An Evocative and Time-Honored Material

Many of the Twenty-five Year Award recipients celebrated over the years feature concrete. Concrete is an evocative and time-honored material. It is both historic and cutting edge. The ancient materials of water, sand, stone, and cement combine with high-tech admixtures to form a material so relevant that, after water, it is the most widely used material in the world.

In the case of The Chapel of St. Ignatius, the “stone box” is aging gracefully. “I was in Seattle for the Vitra Kahn exhibit at Holl’s Bellevue Art Museum,” said McCarter. “Steven and I spent an hour in St. Ignatius Chapel that evening, with choirs rehearsing for a concert. It is in terrific shape for the celebration. The tilt-up slabs look terrific, aged and ageless, like Unity Temple.”

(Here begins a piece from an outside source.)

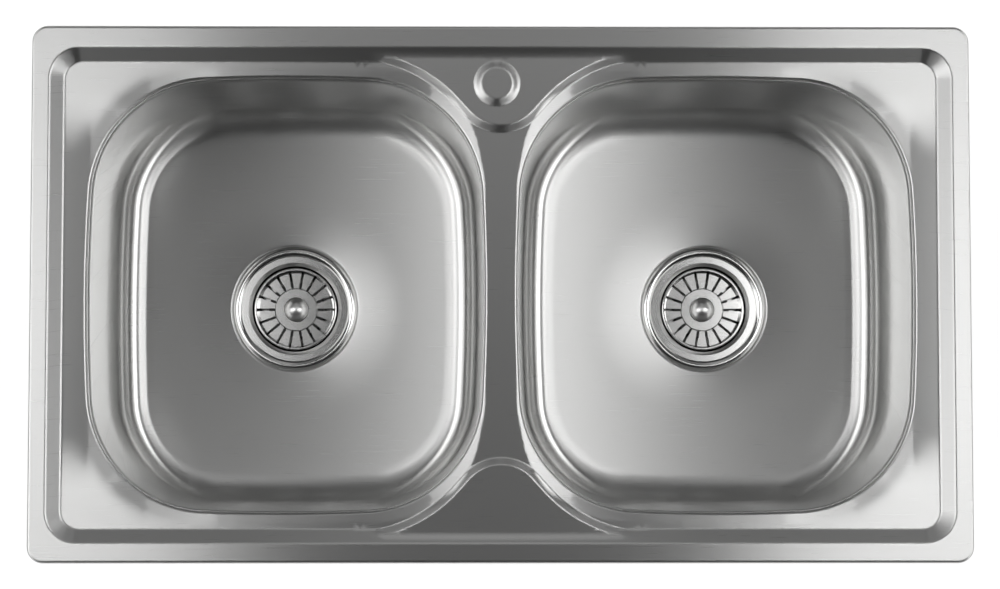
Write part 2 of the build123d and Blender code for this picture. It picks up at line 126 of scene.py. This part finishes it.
# Pressed shape of the sheet, as on the solids, in metres
sheet = 0.001
bow_radius, corner_radius = 1.6, 0.102
rim_level = cad_high.z
field_level = rim_level - 0.006
seam_level = field_level - 0.005
skirt_level = 0.0006
rim_roll, rim_corner = 0.003, 0.014
lip_roll = 0.0022
pressing_middle = Vector((0, -0.0008))
foot_half, foot_corner = Vector((0.3725, 0.1987)), 0.015
slope_run, slope_bend = 0.012, 0.0011
land_rise, land_run, land_bend = 0.003, 0.006, 0.0009
land_half = 0.16
valley = 0.0006
boss_middle, boss_foot = Vector((-0.0036, 0.1793)), 0.0194
boss_rise, boss_run, boss_bend = 0.0022, 0.0057, 0.0008


def rounded_rectangle(half_x, half_y, radius, spacing, corner_spacing):
    """Ring of points round a rectangle with rounded corners, and the ring's outward normals."""
    points, normals = [], []
    corner_steps = max(4, round(radius * math.pi / 2 / corner_spacing))
    for turn in range(4):
        way = Matrix.Rotation(turn * math.pi / 2, 2)
        long, short = (half_x, half_y) if turn % 2 == 0 else (half_y, half_x)
        side = 2 * (short - radius)
        side_steps = max(1, round(side / spacing))
        for step in range(side_steps):
            points.append(way @ Vector((long, -short + radius + side * step / side_steps)))
            normals.append(way @ Vector((1, 0)))
        for step in range(corner_steps):
            angle = math.pi / 2 * step / corner_steps
            normal = Vector((math.cos(angle), math.sin(angle)))
            points.append(way @ (Vector((long - radius, short - radius)) + normal * radius))
            normals.append(way @ normal)
    return points, normals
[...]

About AIA’s Twenty-Five Year Award

The Twenty-five Year Award showcases buildings that set a precedent. The award is conferred on a building that has stood the test of time for 25–35 years and continues to set standards of excellence for its architectural design and significance.

Past winners of the Twenty-Five Year Award include Burton Barr Phoenix Central Library by Will Bruder Architects and DWL Architects + Planners (2021); Conjunctive Points—The New City in Culver City, CA, by Eric Owen Moss Architects (2020); Venturi, Scott Brown and Associates’ Sainsbury Wing at the National Gallery in London (2019); Pei Cobb Freed & Partners’ design for The Grand Louvre—Phase 1 in Paris (2017); EHDD’s design for the Monterey Bay Aquarium in Monterey, CA (2016); and the Broadgate Exchange House in London, designed by Skidmore, Owings & Merrill (2015). AIA did not confer a Twenty-Five Year Award in 2018.

1 Steven Holl, The Chapel of St. Ignatius (New York, NY: Princeton Architectural Press, 1999).